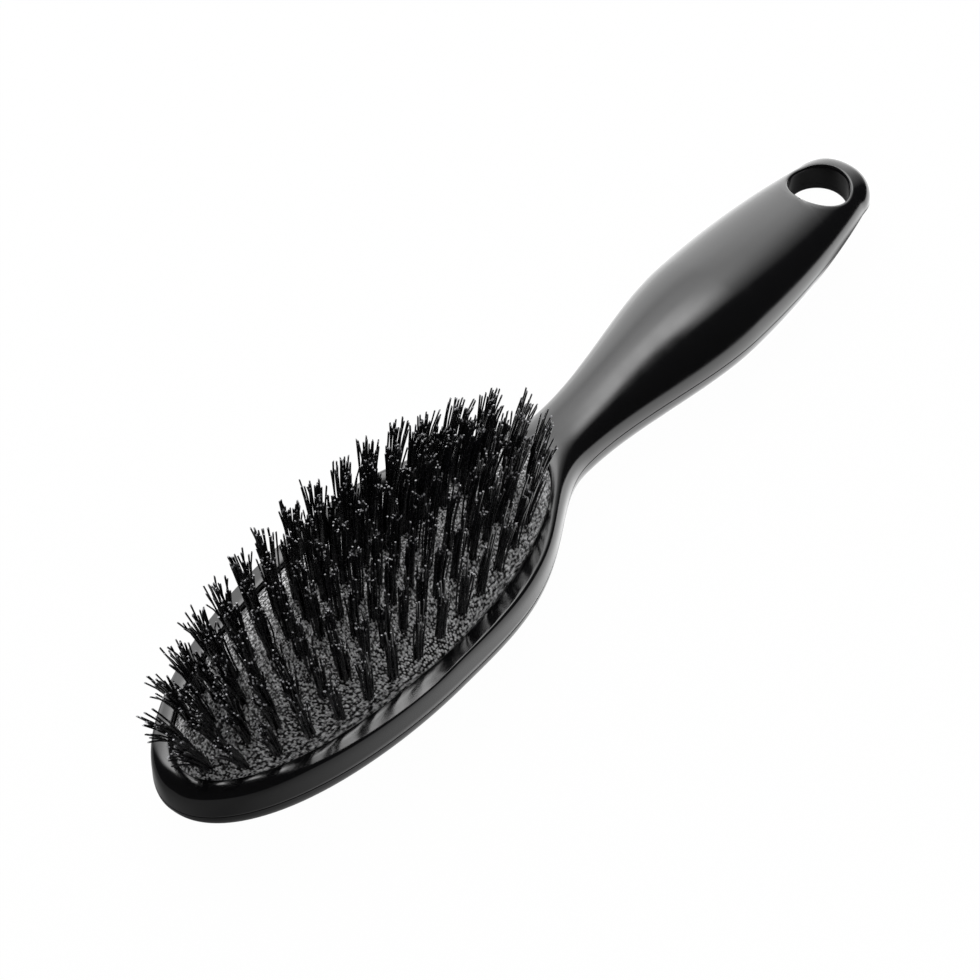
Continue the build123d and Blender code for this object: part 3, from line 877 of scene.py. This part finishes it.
def even_white(nodes, strength):
    """The shader output of an even white surround."""
    surround = nodes.new("ShaderNodeBackground")
    surround.inputs["Color"].default_value = (1, 1, 1, 1)
    surround.inputs["Strength"].default_value = strength
    return surround.outputs[0]


def studio():
    """White room: plain white to the eye, soft as light and nearly black in reflections."""
    world = bpy.data.worlds.new("studio")
    bpy.context.scene.world = world
    world.use_nodes = True
    nodes, links = world.node_tree.nodes, world.node_tree.links
    nodes.clear()
    out = nodes.new("ShaderNodeOutputWorld")
    reflected = nodes.new("ShaderNodeMixShader")
    seen = nodes.new("ShaderNodeMixShader")
    path = nodes.new("ShaderNodeLightPath")
    links.new(path.outputs["Is Glossy Ray"], reflected.inputs["Fac"])
    links.new(even_white(nodes, ROOM_LEVEL), reflected.inputs[1])
    links.new(even_white(nodes, ROOM_IN_GLOSS), reflected.inputs[2])
    links.new(path.outputs["Is Camera Ray"], seen.inputs["Fac"])
    links.new(reflected.outputs[0], seen.inputs[1])
    links.new(even_white(nodes, ROOM_SEEN), seen.inputs[2])
    links.new(seen.outputs[0], out.inputs["Surface"])


softbox()
studio()

camera_data = bpy.data.cameras.new("camera")
camera_data.lens = FOCAL_PIXELS * SENSOR / IMAGE_PIXELS
camera_data.sensor_width = SENSOR
camera_data.clip_start = 0.01
camera = bpy.data.objects.new("camera", camera_data)
bpy.context.scene.collection.objects.link(camera)
toward = Vector((
    math.sin(VIEW_AZIMUTH) * math.cos(VIEW_ELEVATION),
    -math.cos(VIEW_AZIMUTH) * math.cos(VIEW_ELEVATION),
    math.sin(VIEW_ELEVATION),
))
level_right = Vector((math.cos(VIEW_AZIMUTH), math.sin(VIEW_AZIMUTH), 0))
level_up = toward.cross(level_right)
right = level_right * math.cos(VIEW_ROLL) + level_up * math.sin(VIEW_ROLL)
up = toward.cross(right)
turned = Matrix((right, up, toward)).transposed().to_4x4()
camera.matrix_world = Matrix.Translation(VIEW_TARGET + toward * VIEW_DISTANCE) @ turned
bpy.context.scene.camera = camera
bpy.context.scene.view_settings.view_transform = "Standard"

+===+

__EXERCISE BRIEF__
Your answer should be exactly the lines of the data above, from the first through the line containing "return surround.outputs[0]".

__RESPONSE BELOW__
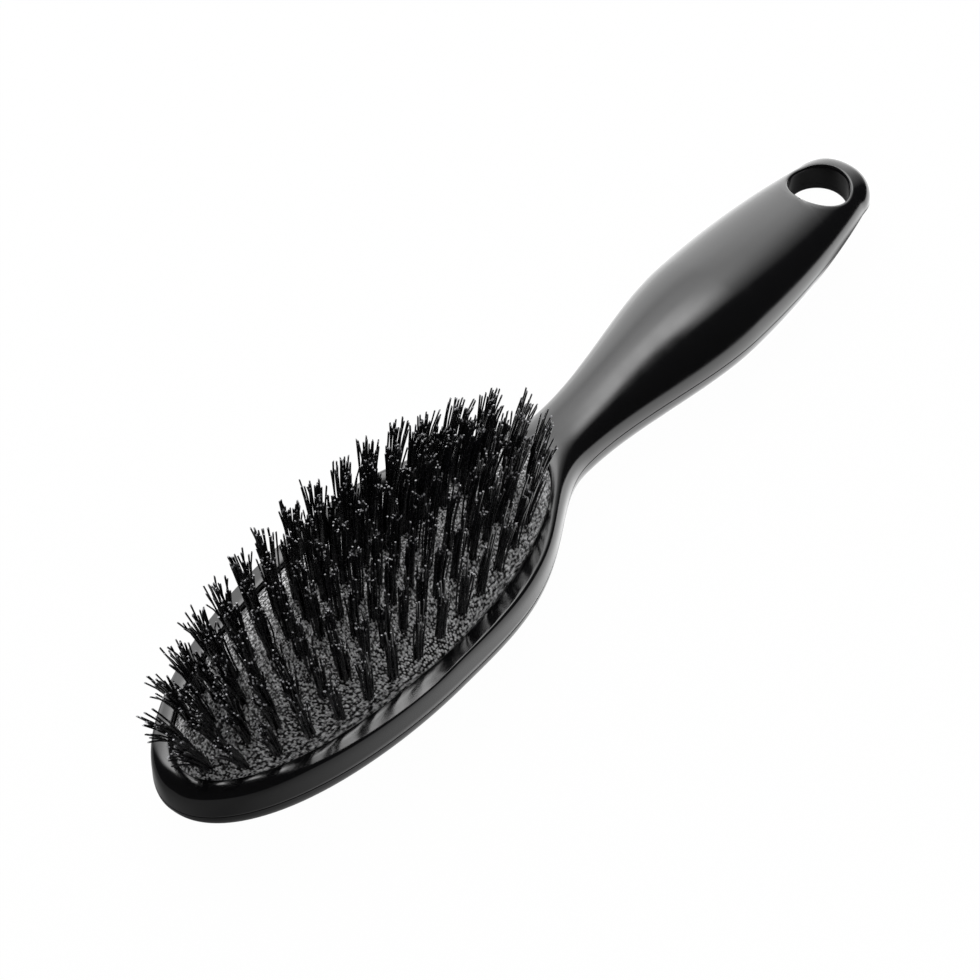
Continue the build123d and Blender code for this object: part 3, from line 877 of scene.py. This part finishes it.
def even_white(nodes, strength):
    """The shader output of an even white surround."""
    surround = nodes.new("ShaderNodeBackground")
    surround.inputs["Color"].default_value = (1, 1, 1, 1)
    surround.inputs["Strength"].default_value = strength
    return surround.outputs[0]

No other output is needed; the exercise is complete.